— Start of Supplied material —

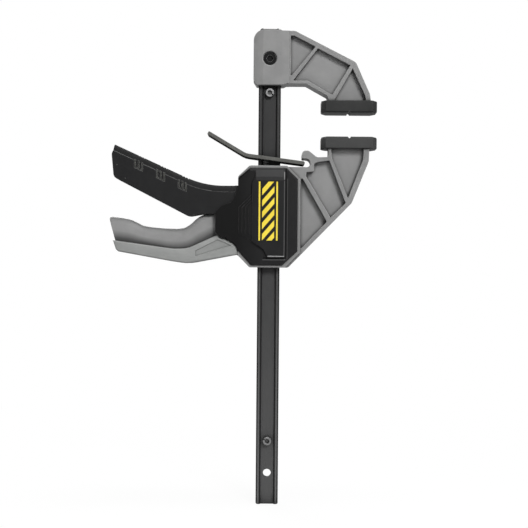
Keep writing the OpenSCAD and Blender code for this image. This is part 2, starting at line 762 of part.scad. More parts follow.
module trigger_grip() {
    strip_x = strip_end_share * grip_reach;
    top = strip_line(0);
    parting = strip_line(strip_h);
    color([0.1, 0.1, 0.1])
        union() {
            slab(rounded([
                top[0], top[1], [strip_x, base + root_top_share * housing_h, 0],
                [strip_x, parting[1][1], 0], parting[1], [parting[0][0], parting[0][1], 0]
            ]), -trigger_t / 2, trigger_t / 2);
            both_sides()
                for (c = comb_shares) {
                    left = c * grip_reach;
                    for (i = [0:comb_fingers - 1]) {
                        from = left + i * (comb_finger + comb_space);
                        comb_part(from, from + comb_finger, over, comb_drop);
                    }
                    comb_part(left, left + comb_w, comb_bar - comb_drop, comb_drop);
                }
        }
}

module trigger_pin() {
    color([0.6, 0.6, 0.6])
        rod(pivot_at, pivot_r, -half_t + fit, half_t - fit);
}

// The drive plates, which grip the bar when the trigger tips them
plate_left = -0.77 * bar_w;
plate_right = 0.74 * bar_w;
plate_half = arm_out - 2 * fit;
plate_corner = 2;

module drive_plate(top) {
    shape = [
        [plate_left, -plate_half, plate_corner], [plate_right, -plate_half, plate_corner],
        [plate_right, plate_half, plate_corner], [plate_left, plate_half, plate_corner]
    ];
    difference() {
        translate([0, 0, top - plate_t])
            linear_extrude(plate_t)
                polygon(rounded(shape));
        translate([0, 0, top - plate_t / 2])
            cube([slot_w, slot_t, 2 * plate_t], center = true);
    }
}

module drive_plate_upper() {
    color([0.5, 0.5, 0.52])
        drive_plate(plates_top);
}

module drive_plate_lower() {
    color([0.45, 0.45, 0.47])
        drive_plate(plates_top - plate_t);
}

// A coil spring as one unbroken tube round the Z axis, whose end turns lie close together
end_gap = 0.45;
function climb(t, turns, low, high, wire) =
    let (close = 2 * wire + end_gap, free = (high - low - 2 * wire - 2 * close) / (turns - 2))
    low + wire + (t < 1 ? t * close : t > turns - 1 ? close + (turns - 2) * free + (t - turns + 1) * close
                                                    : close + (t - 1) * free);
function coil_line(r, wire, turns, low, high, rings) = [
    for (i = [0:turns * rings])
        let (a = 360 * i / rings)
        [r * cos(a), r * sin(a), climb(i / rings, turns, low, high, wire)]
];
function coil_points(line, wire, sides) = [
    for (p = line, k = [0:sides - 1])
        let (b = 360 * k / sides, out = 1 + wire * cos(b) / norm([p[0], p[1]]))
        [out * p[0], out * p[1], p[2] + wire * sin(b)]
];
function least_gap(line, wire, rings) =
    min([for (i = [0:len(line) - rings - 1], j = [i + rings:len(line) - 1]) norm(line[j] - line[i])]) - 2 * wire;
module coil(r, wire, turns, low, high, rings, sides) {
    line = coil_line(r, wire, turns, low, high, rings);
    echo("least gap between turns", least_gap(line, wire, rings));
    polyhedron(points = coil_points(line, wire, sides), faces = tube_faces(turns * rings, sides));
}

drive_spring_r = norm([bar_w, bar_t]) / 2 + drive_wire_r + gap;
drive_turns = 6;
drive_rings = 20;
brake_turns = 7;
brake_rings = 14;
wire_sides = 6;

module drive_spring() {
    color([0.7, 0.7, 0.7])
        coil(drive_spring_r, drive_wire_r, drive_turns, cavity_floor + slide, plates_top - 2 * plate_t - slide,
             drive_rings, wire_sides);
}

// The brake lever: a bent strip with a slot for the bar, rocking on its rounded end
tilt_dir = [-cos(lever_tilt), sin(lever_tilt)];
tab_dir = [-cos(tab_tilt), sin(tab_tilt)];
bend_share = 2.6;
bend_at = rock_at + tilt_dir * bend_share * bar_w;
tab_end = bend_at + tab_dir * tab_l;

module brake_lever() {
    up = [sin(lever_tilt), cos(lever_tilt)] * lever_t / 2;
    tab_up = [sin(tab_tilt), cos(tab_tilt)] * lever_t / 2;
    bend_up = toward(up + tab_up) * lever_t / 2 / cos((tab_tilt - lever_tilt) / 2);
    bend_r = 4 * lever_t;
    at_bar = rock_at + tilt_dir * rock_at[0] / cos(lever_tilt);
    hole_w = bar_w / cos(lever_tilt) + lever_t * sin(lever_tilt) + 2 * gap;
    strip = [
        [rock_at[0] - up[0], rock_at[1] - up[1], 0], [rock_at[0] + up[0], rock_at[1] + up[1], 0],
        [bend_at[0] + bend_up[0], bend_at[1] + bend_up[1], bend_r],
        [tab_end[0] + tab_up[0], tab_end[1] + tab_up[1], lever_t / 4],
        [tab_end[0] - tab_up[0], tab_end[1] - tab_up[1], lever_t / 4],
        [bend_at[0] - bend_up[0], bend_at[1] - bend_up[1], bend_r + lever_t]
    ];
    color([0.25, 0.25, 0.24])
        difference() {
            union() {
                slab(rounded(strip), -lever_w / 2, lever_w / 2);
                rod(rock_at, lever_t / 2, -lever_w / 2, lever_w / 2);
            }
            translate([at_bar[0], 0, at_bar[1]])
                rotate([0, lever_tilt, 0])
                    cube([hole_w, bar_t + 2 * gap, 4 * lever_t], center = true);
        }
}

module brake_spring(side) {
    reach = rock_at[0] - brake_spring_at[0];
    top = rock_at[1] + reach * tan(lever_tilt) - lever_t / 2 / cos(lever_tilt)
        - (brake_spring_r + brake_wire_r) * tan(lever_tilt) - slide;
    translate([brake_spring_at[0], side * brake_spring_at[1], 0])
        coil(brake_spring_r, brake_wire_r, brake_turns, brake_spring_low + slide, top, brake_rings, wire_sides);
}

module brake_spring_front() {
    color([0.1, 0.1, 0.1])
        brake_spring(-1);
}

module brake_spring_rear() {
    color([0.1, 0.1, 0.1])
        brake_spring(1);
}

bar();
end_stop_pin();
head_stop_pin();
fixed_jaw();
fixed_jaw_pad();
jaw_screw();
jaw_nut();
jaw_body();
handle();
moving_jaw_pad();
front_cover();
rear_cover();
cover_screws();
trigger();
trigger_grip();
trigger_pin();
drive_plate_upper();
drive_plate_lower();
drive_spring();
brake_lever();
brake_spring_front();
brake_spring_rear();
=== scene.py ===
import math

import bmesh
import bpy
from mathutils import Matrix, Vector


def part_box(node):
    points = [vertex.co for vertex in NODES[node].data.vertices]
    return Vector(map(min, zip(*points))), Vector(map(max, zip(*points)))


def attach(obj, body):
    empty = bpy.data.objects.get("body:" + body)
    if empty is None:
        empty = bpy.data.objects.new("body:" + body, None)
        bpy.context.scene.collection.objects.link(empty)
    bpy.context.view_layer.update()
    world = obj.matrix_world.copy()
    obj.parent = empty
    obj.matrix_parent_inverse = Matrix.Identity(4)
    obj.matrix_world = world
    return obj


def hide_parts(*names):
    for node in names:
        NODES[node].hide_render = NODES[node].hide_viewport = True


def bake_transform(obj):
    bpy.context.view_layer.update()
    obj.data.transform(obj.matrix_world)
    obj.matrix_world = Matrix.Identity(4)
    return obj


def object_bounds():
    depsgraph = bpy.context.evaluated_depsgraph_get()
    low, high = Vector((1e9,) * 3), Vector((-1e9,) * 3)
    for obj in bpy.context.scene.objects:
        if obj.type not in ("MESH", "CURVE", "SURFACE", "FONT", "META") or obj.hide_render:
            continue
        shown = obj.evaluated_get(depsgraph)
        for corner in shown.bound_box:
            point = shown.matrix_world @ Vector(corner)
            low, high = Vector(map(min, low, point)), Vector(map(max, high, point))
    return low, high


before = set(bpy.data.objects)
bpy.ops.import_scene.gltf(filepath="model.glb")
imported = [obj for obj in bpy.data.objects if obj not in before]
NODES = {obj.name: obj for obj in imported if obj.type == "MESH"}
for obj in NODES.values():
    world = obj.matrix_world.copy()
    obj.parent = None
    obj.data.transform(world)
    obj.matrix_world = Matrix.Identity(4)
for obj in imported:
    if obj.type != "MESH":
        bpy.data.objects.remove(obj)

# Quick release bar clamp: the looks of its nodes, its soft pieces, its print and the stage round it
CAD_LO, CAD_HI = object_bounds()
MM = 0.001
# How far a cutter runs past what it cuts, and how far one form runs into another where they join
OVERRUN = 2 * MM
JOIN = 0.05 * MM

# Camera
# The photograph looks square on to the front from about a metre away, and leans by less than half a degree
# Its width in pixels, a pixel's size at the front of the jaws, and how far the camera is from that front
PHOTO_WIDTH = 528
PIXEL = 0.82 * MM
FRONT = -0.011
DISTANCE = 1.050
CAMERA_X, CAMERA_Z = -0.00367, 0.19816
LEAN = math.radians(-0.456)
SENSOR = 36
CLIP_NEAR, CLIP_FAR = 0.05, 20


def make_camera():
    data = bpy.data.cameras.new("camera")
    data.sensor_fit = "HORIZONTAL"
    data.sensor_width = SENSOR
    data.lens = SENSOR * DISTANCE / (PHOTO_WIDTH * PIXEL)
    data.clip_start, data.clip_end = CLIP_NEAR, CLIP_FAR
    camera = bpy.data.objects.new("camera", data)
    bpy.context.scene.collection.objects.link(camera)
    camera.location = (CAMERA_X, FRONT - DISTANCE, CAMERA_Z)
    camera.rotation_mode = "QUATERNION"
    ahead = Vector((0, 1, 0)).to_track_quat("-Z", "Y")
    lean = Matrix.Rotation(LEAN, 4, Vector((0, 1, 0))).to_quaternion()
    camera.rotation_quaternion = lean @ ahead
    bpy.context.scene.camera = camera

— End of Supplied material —

Prompt => Please print exactly, and only, the lines from the line with "shown = obj.evaluated_get(depsgraph)" to the line with "return low, high", both included.

Written response =>
        shown = obj.evaluated_get(depsgraph)
        for corner in shown.bound_box:
            point = shown.matrix_world @ Vector(corner)
            low, high = Vector(map(min, low, point)), Vector(map(max, high, point))
    return low, high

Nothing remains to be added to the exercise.